--- Start ---

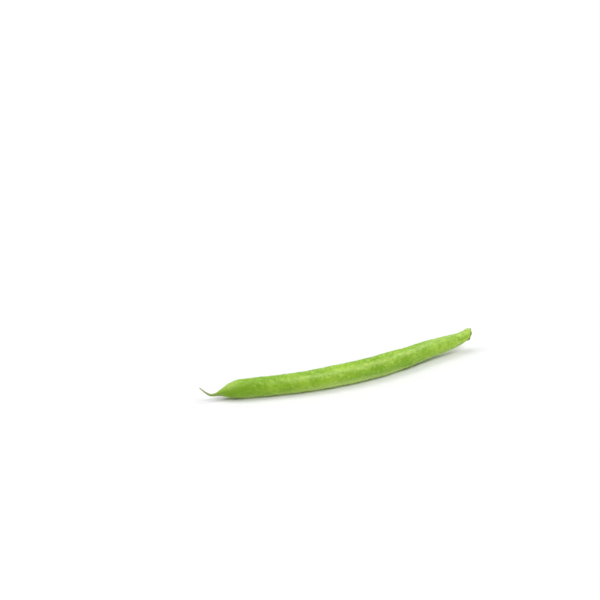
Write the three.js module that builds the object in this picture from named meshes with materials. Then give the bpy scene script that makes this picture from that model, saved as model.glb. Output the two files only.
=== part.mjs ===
// A fresh green bean: one curved pod with its thin beak, and the broken stub of its stalk.
// Millimetres, +Z up. The bean lies on the plane z = 0, on its belly seam with the back seam
// on top, and its beak towards -X. The origin is the middle of its footprint.
import * as THREE from "three";

// ---- driving dimensions ----------------------------------------------------------------

// The pod's middle line from the beak's tip to the stalk end, and how wide the pod is there
// from seam to seam: [along, aside, height, width].
const podStations = [
  [-64.5, 5.0, 6.3, 0.45],
  [-62.5, 4.9, 4.25, 0.65],
  [-60.1, 4.6, 2.5, 1.05],
  [-57.8, 4.2, 2.4, 1.4],
  [-55.5, 3.8, 2.88, 2.75],
  [-52.7, 3.3, 3.25, 5.25],
  [-47.7, 2.3, 3.8, 7.8],
  [-33.4, -0.9, 3.8, 8.2],
  [-13.9, -3.7, 4.1, 8.9],
  [7.1, -3.7, 4.35, 9.3],
  [25.6, -0.9, 4.45, 8.8],
  [41.6, 2.7, 4.8, 7.7],
  [53.1, 4.7, 5.0, 6.4],
  [59.0, 5.7, 5.45, 5.2],
  [62.5, 6.3, 6.35, 4.9],
];
const ringsInSpan = [3, 3, 3, 5, 6, 6, 11, 11, 12, 11, 9, 7, 4, 3];

const valveShare = 0.88; // thickness across the two valves, against the width from seam to seam
const sides = 48; // points round the pod
const seamCrowding = 0.36; // how far those points draw together at the seams, up to 0.5
const leanAtBeak = 20; // degrees that the plane of the seams leans back from upright
const leanAtStalk = 2;

// Where each seed swells the valves: [along, how much of the full swell].
const seeds = [
  [-47.0, 0.6],
  [-36.0, 0.9],
  [-23.0, 1.0],
  [-10.0, 0.9],
  [3.0, 1.0],
  [16.5, 1.0],
  [29.5, 0.9],
  [41.0, 0.5],
];
const seedSwell = 0.32; // height of a full swell on each valve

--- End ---

= Description of the task =
Extract every line above exactly as it stands.

= Problem solution =
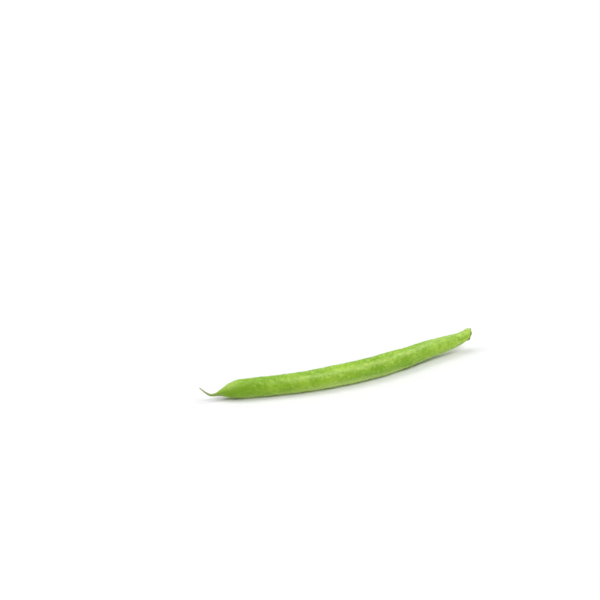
Write the three.js module that builds the object in this picture from named meshes with materials. Then give the bpy scene script that makes this picture from that model, saved as model.glb. Output the two files only.
=== part.mjs ===
// A fresh green bean: one curved pod with its thin beak, and the broken stub of its stalk.
// Millimetres, +Z up. The bean lies on the plane z = 0, on its belly seam with the back seam
// on top, and its beak towards -X. The origin is the middle of its footprint.
import * as THREE from "three";

// ---- driving dimensions ----------------------------------------------------------------

// The pod's middle line from the beak's tip to the stalk end, and how wide the pod is there
// from seam to seam: [along, aside, height, width].
const podStations = [
  [-64.5, 5.0, 6.3, 0.45],
  [-62.5, 4.9, 4.25, 0.65],
  [-60.1, 4.6, 2.5, 1.05],
  [-57.8, 4.2, 2.4, 1.4],
  [-55.5, 3.8, 2.88, 2.75],
  [-52.7, 3.3, 3.25, 5.25],
  [-47.7, 2.3, 3.8, 7.8],
  [-33.4, -0.9, 3.8, 8.2],
  [-13.9, -3.7, 4.1, 8.9],
  [7.1, -3.7, 4.35, 9.3],
  [25.6, -0.9, 4.45, 8.8],
  [41.6, 2.7, 4.8, 7.7],
  [53.1, 4.7, 5.0, 6.4],
  [59.0, 5.7, 5.45, 5.2],
  [62.5, 6.3, 6.35, 4.9],
];
const ringsInSpan = [3, 3, 3, 5, 6, 6, 11, 11, 12, 11, 9, 7, 4, 3];

const valveShare = 0.88; // thickness across the two valves, against the width from seam to seam
const sides = 48; // points round the pod
const seamCrowding = 0.36; // how far those points draw together at the seams, up to 0.5
const leanAtBeak = 20; // degrees that the plane of the seams leans back from upright
const leanAtStalk = 2;

// Where each seed swells the valves: [along, how much of the full swell].
const seeds = [
  [-47.0, 0.6],
  [-36.0, 0.9],
  [-23.0, 1.0],
  [-10.0, 0.9],
  [3.0, 1.0],
  [16.5, 1.0],
  [29.5, 0.9],
  [41.0, 0.5],
];
const seedSwell = 0.32; // height of a full swell on each valve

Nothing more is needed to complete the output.